TPG Capital and Leonard Green Partners pioneered the “J. Crew trapdoor” to shield assets as they planned to lead the company into its 2020 bankruptcy. The private equity tactic to siphon assets away from debt holders also became known inside the financial industry as getting “J. Crewed.”
McCormick said that if she is elected to Congress, she would join as a co-sponsor of H.R.3848 - Stop Wall Street Looting Act, and she questioned why her primary election opponent has failed to endorse this important legislation.
Warren (D-Mass.), Tammy Baldwin (D-Wisc.), and Sherrod Brown (D-Ohio), along with Representatives Mark Pocan (D-Wisc.), and Pramila Jayapal (D-Wash.), almost a year ago introduced the Stop Wall Street Looting Act, a comprehensive bill to fundamentally reform the private equity industry and level the playing field by forcing private equity firms to take responsibility for the outcomes of companies they take over, empowering workers, and protecting investors.
Joining those lawmakers in sponsoring the legislation were Senators Kirsten Gillibrand (D-N.Y.), Bernie Sanders (I-Vt.) and Representatives Barbara Lee (D-Calif.), Jesús "Chuy" García (D-Ill.), Ayanna Pressley (D-Mass.), Rashida Tlaib (D-Mich.), Jan Schakowsky (D-Ill.), Ro Khanna (D-Calif.), and Raúl Grijalva (D-Ariz.).
Since the bill was proposed on July 18, 2019, Rep. Bonnie Watson Coleman has not signed on as a co-sponsor of the Stop Wall Street Looting Act or otherwise indicated if she would support it.
"Workers' jobs, benefits, and pensions have been wiped out by private equity executives looking to make a quick buck, but our tax code encourages this behavior instead of preventing it," said McCormick. "We must take on predatory practices of private equity firms and fight to protect and empower workers and ensure that communities, workers, and their families have a voice in the economy instead of letting them become collateral damage in the destructive business decisions of private equity."
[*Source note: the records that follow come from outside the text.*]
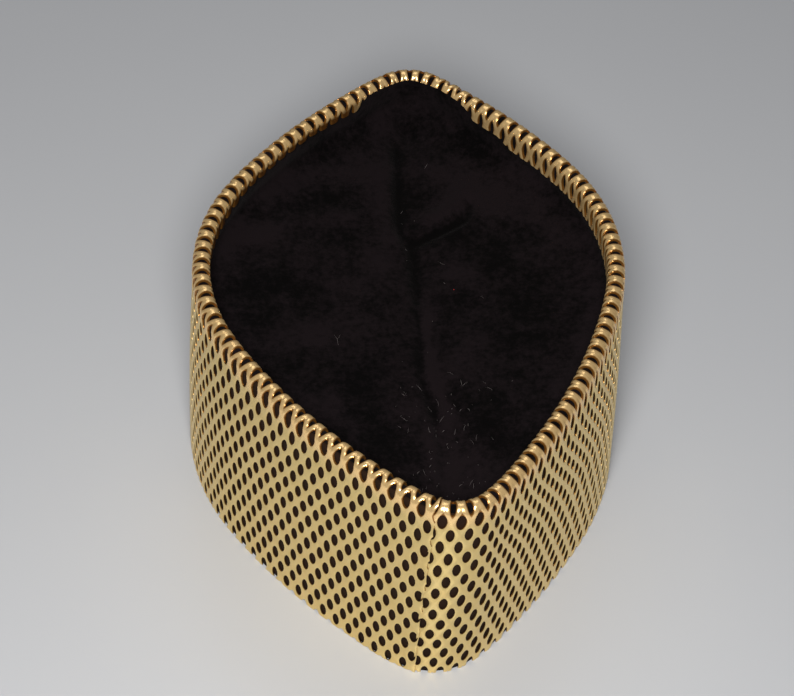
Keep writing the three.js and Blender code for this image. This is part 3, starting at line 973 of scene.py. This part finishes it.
def satin_table_top():
    """Painted board: pale grey, faintly mottled, with a soft low shine."""
    material = blank_material("satin_table_top")
    place = add_node(material, "ShaderNodeTexCoord").outputs["Object"]
    mottle = add_node(material, "ShaderNodeTexNoise", None,
                      {"Vector": place, "Scale": 1 / TABLE_MOTTLE, "Detail": 3.0})
    colour = add_node(material, "ShaderNodeMix", {"data_type": "RGBA"},
                      {0: mottle.outputs["Fac"], 6: linear(TABLE_GREY_DARK), 7: linear(TABLE_GREY)})
    shader = add_node(material, "ShaderNodeBsdfPrincipled", None,
                      {"Base Color": colour.outputs[2], "Roughness": 0.30, "Specular IOR Level": 0.35})
    add_node(material, "ShaderNodeOutputMaterial", None, {"Surface": shader.outputs["BSDF"]})
    return material


def table_top():
    half = TABLE_SIZE / 2
    points = [(-half, -half, 0), (half, -half, 0), (half, half, 0), (-half, half, 0)]
    piece = piece_from("table_top", points, [(0, 1, 2, 3)])
    piece.data.materials.append(satin_table_top())


def studio_light():
    world = bpy.data.worlds.new("studio")
    world.use_nodes = True
    background = world.node_tree.nodes["Background"]
    background.inputs["Color"].default_value = linear(WORLD_GREY)
    background.inputs["Strength"].default_value = WORLD_STRENGTH
    bpy.context.scene.world = world
    for row in LAMPS:
        lamp = bpy.data.lights.new(row["name"], "AREA")
        lamp.shape = "DISK"
        lamp.size = row["size"]
        lamp.energy = row["power"]
        lamp.color = linear(row["colour"])[:3]
        holder = add_object(row["name"], lamp)
        holder.location = row["place"]
        aim = Vector(LAMP_TARGET) - Vector(row["place"])
        holder.rotation_euler = aim.to_track_quat("-Z", "Y").to_euler()


table_top()
studio_light()
bpy.context.scene.view_settings.view_transform = "Standard"


# Camera: the photograph's own viewing angle, worked out from the cap's outline in it. Values that end
# in PX are in the photograph's pixels, and angles are in degrees.
FRAME_WIDTH_PX = 794
FOCAL_PX = 2713.9
SHIFT_RIGHT_PX = 8.92
SHIFT_DOWN_PX = 21.25
SENSOR_WIDTH_MM = 36
CAMERA_DISTANCE = 1.032
CAMERA_ELEVATION = 47.387
CAMERA_AZIMUTH = -7.571
CAMERA_ROLL = 3.517
CAMERA_TARGET = (0, 0, 0.045)


def photo_camera():
    lens = bpy.data.cameras.new("photo_camera")
    lens.sensor_fit = "HORIZONTAL"
    lens.sensor_width = SENSOR_WIDTH_MM
    lens.lens = FOCAL_PX * SENSOR_WIDTH_MM / FRAME_WIDTH_PX
    lens.shift_x = -SHIFT_RIGHT_PX / FRAME_WIDTH_PX
    lens.shift_y = SHIFT_DOWN_PX / FRAME_WIDTH_PX
    turn, rise, roll = (math.radians(a) for a in (CAMERA_AZIMUTH, CAMERA_ELEVATION, CAMERA_ROLL))
    back = Vector((math.sin(turn) * math.cos(rise), -math.cos(turn) * math.cos(rise), math.sin(rise)))
    right = Vector((0, 0, 1)).cross(back).normalized()
    up = back.cross(right)
    side = right * math.cos(roll) + up * math.sin(roll)
    top = up * math.cos(roll) - right * math.sin(roll)
    holder = add_object("photo_camera", lens)
    holder.matrix_world = (Matrix.Translation(Vector(CAMERA_TARGET) + back * CAMERA_DISTANCE)
                           @ Matrix((side, top, back)).transposed().to_4x4())
    bpy.context.scene.camera = holder


photo_camera()
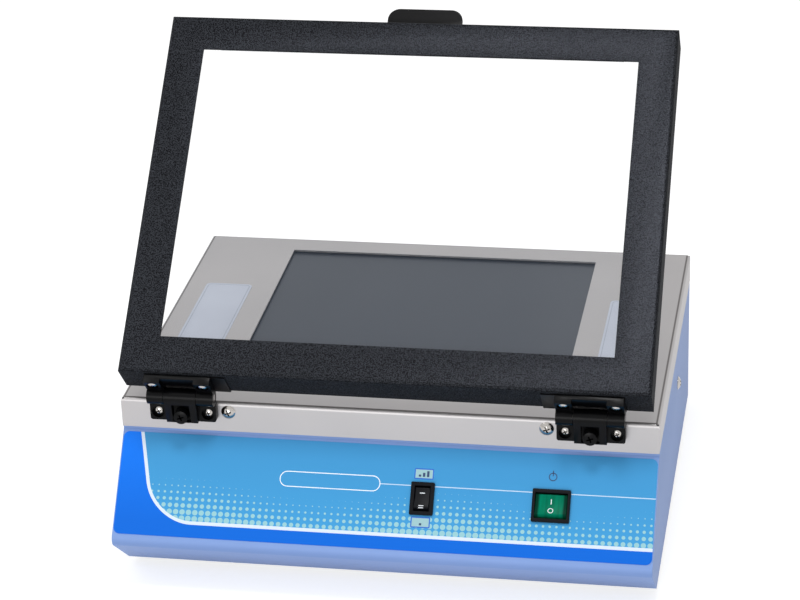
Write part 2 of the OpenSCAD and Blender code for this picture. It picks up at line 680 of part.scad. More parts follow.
module inlet_screws() color("#c8c8cc") on_rear(inlet_x, inlet_z) at_inlet_screws() {
  translate([0, 0, INLET_T - M3_HEAD_H]) screw(M3_HEAD_R, M3_HEAD_H, M3_R, INLET_SHANK, CROSS_W);
  translate([0, 0, -base_t - M3_NUT_H]) nut(M3_NUT_R, M3_R, M3_NUT_H);
}
// Drawer that slides out towards the back, with its fuse lying across it
module fuse_drawer() color("#1f2022") on_rear(inlet_x, inlet_z) translate([0, -DRAWER_DOWN, INLET_T]) {
  body_d = DRAWER_DEPTH - 0.6;
  difference() {
    union() {
      translate([-DRAWER_W / 2, -DRAWER_L / 2, -body_d]) cube([DRAWER_W, DRAWER_L, body_d]);
      translate([0, 0, 0.6]) cube([DRAWER_W + 1.6, DRAWER_L + 1, 1.2], center = true);
    }
    translate([-DRAWER_W / 2 + 1, -DRAWER_L / 2 + 1, -DRAWER_DEPTH + 2])
      cube([DRAWER_W - 2, DRAWER_L, DRAWER_DEPTH - 4]);
    translate([-4, -DRAWER_L / 2 - 1, 0.5]) cube([8, 2.4, 2]);
  }
}
module fuse() color("#d8dde0") on_rear(inlet_x, inlet_z)
  translate([0, -DRAWER_DOWN - DRAWER_L / 2 + 1 + 2.5, INLET_T - DRAWER_DEPTH / 2]) rotate([0, 90, 0]) {
    cylinder(h = DRAWER_W - 8, r = 2.2, center = true);
    for (s = SIDES) translate([0, 0, s * (DRAWER_W / 2 - 3.5)])
      cylinder(h = 5 - EPS, r = 2.5, center = true);
  }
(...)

"People who have worked hard their whole lives to earn a pension deserve to be able to rely on that money still being there when they retire," said Rep. Rashida Tlaib, one the the measure's co-sponsors. "They do not deserve greedy Wall Street firms raiding their earnings and playing games with their futures. We need to stand up for workers and communities in the face of toxic corporate greed, and the Stop Wall Street Looting Act is a powerful tool in that fight."
"For far too long, Washington has looked the other way while private equity firms take over companies, load them with debt, strip them of their wealth, and walk away scot-free -leaving workers, consumers, and whole communities to pick up the pieces, " said Senator Elizabeth Warren, who authored the Stop Wall Street Looting Act. "Our bill ends these abusive practices by putting private investment funds on the hook for the decisions made by the companies they control, ending looting, empowering workers and investors, and safeguarding the markets from risky corporate debt."